US Senate Foreign Relations committee chairman Bob Menendez, Senator Chris Van Hollen, and Senator Marco Rubio, are leading the charge. 

They cite Turkey’s contravention of several United Nations Security Council (UNSC) Resolutions and defiance of calls from the UNSC and the European Council to “immediately reverse course”. 

Varosha is an abandoned southern quarter of the Cypriot city of Famagusta. It’s remained abandoned since the Turkish invasion of Cyprus in 1974. 

Joining Chairman Menendez and Senators Van Hollen and Rubio in signing the letter were Senators Dick Durbin, Jeanne Shaheen, Chris Coons, Sheldon Whitehouse, Sherrod Brown, Ed Markey, Cory Booker, Bob Casey, Ron Wyden, Jack Reed, and Ben Cardin.

They write in the letter

“You have rightly cantered U.S. foreign policy on principles of human rights and the rule of law. Any attempt by President Erdogan and Turkey to resettle or reopen Varosha would represent a gross violation of those principles.”

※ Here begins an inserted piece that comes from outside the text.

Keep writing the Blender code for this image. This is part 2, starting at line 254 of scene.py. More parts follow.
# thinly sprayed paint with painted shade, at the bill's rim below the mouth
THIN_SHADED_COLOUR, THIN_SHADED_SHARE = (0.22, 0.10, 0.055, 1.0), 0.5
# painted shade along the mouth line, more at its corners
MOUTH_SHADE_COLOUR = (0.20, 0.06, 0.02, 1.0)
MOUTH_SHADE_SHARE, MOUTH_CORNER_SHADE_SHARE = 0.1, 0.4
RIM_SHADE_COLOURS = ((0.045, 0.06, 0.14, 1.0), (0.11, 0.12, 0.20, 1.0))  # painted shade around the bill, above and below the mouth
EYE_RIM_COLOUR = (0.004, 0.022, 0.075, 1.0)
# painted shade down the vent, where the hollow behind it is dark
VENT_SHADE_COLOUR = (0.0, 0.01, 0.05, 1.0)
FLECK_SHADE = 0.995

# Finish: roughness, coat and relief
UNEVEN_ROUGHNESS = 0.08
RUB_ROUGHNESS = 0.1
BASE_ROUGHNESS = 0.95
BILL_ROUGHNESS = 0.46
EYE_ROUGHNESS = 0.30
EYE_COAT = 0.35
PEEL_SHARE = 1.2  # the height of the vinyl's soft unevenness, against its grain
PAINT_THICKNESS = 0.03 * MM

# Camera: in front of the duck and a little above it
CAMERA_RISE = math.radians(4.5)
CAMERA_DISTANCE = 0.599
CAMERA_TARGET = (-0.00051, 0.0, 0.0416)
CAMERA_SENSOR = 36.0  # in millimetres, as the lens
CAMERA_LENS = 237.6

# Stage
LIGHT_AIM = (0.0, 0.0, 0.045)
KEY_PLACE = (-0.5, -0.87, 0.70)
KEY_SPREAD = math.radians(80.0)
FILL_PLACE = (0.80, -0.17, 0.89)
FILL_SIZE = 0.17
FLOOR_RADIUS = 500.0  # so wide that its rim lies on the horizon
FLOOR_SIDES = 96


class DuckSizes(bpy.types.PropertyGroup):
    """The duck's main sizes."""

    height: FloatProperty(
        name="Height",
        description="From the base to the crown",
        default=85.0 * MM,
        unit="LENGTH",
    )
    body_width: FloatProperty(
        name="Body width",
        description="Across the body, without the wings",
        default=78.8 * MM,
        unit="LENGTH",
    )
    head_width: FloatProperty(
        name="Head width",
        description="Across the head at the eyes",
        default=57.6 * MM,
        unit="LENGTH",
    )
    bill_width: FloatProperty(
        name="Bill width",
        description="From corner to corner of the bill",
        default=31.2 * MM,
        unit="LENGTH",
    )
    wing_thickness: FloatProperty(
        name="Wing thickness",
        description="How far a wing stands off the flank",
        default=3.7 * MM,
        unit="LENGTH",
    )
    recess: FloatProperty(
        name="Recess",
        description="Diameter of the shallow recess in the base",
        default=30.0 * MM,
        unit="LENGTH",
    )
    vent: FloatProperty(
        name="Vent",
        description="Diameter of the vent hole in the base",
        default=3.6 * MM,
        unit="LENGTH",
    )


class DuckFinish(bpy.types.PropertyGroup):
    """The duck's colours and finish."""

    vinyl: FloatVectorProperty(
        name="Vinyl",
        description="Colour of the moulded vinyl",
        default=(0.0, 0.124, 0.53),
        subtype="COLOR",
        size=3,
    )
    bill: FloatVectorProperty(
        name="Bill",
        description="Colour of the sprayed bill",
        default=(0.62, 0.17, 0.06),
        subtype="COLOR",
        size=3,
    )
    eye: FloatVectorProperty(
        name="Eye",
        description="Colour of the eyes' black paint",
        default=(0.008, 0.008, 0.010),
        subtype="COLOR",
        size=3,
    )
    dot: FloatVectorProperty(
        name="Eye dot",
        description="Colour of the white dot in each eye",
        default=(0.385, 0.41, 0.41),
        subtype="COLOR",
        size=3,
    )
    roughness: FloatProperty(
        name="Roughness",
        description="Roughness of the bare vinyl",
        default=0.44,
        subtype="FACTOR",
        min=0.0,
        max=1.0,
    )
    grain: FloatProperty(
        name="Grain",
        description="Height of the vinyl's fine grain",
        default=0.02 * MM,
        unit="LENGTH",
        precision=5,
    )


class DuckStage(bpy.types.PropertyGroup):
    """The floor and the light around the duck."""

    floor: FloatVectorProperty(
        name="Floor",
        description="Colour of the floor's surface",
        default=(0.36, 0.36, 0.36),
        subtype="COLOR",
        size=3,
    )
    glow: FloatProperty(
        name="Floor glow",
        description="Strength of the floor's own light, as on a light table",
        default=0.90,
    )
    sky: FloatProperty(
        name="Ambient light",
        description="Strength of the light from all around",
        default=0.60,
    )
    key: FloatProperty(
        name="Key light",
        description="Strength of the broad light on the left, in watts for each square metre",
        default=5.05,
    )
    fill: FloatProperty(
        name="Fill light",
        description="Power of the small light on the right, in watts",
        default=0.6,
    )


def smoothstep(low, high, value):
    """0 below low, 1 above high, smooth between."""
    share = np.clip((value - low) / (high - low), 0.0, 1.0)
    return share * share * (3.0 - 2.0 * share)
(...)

“The U.S. and the EU should make clear to President Erdogan that continuing to violate UNSC Resolutions and the rule of law is unacceptable.”

“The Turkish Cypriots’ proposal to establish two-states in Cyprus at the most recent round in Geneva—the first since negotiations broke down in 2017—undermined prospects to reunify Cyprus as a bizonal, bicommunal federation, in accordance with UNSC Resolutions and long-standing policy. As further evidence of its unwillingness to seek a durable political settlement on the island, Turkey has reportedly established a base for unmanned aerial vehicles at Lefkoniko airport, in an effort to expand its military presence in Turkish-occupied Cyprus.”

“We urge you to work in tandem with the EU to make clear, in advance, that any attempt by Turkey to support the resettlement or reopening of Varosha will be met by multilateral sanctions.”